During my time, I volunteered to be taught to weld by a worker and was pretty good at it right away. Unfortunately, things kind of took a turn, and I was welding for a little while every day.

Please don’t give me hate for this next bit, it affects me every day and If I could go back I could.

It got to the point where I was showing the workers how to weld better, and on one occasion one accidentally fired the laser with my head like 6” away from the part with no protection on. At this point, I wasn’t too concerned, simply because I didn’t know how powerful the machine was that I was working with at the time.

When I got to my car at the end of the day, I noticed that I had many floaters and cracks in my vision that look opaque. I was having a panic attack and quit that place that day. I never made an injury report, and when I went to 3 different ophthalmologists, they said my retinas and eyes are fine. It took me a while to habituate, but Im at a point now where although I do notice them every second of the day, im not bothered by them simply because I keep telling myself that I’m grateful to not be blind.

I’m sorry that I don’t know the laser specifics, but I do know that it was a 1064nm pulsed welding laser, and if I recall correctly, 60W.

That event made me leave the engineering field altogether, and Im focusing my studies on being a nurse practitioner now.

Anyway, 2 years have gone by and I’m ready to learn more about how they work.

I am familiar with a lot of things now relating to laser safety, and how DPSS lasers function for example. I was already aware of yellow lasers being harder to come by because of their complicated process, and I saw the 573nm laser on tinkers website and decided to go with that one as my first laser. It’s a 20mw laser, and I found these pair of glasses through survival lasers website that are said to work to protect against that wavelength. Ill link it right here,

(cant link but its the "Eagle Pair® 190-400nm & 560-640nm Laser Safety Glasses" )

Could someone please confirm that these glasses will work with that laser and wavelength? Im just looking for confirmation. Is it right to say that OD4+ would be the same across 190-400 & 560-640nm without dips in protection?

My second question is regarding the laser itself, should I be concerned about IR leakage? I assume these lasers have a IR filter, but I have read some things about degradation? Is that something to consider with a unit like this? I know some lasers have duty cycles, is there a general way to use the laser to reduce the chance of damaging my unit?

I want to build a spectrometer using a raspberry Pi, is this a recommended by the community? It doesn’t have to be super accurate, but Im just trying to make use out of the ones I have & to test the beam for my own curiosity.

(oh yeah, one more thing about that pulsed laser I welded with, I found out through my coworker after I left that the laser glasses they supplied were only rated for a flashlamp... I feel so bad for the other employees there.)


New member
Jan 3, 2023
If a pair of glasses has multiple ranges, it will either have a specific rating for each range or if it only has one it will be a minimum across the entirety of both ranges, so if the glasses just say OD4 then that is the minimum level of protection they provide. They may still have higher optical densities in some parts of their protection range, but you're guaranteed at least OD4.

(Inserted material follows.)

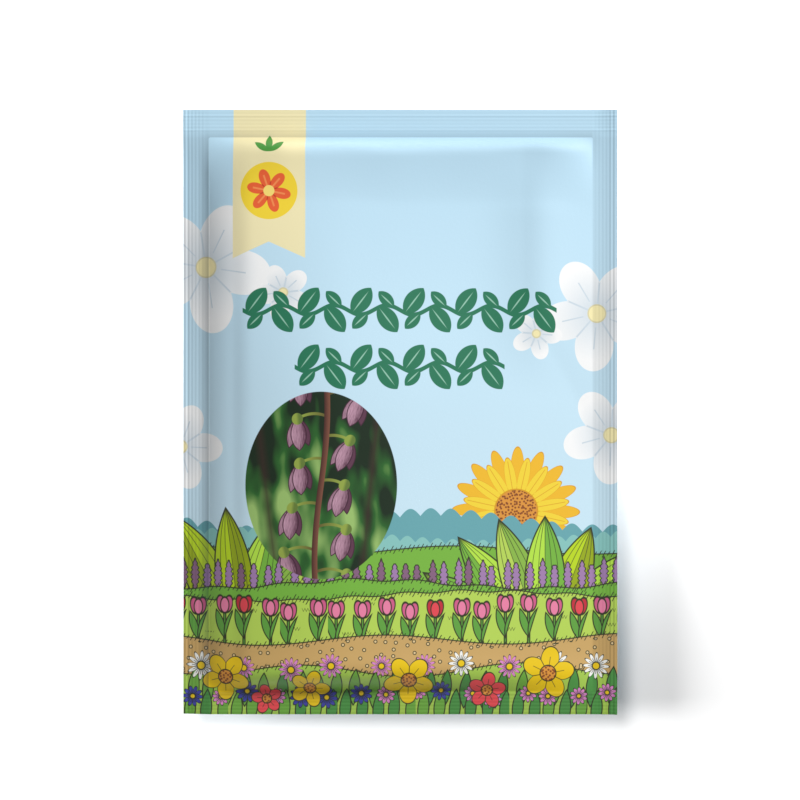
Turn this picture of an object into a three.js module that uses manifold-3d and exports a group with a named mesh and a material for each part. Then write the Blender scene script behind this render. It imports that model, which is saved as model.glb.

573 does fall within the range, so you should be good, and OD4 is sufficient for a 20mw laser. Just be aware that the laser might be nearly invisible or completely when you're wearing them, so you might not be able to tell that the laser is on.

I know that UV will be pretty rough on a filter, so UV filters generally do degrade, but as far as I know the same isn't true for IR, unless ofcourse those filters are also exposed to UV, but near-IR doesn't damage things in the same way that high energy UV does.

For duty cycle you might find that in any documentation that comes with the laser, or if not then you can ask the guy you bought it from.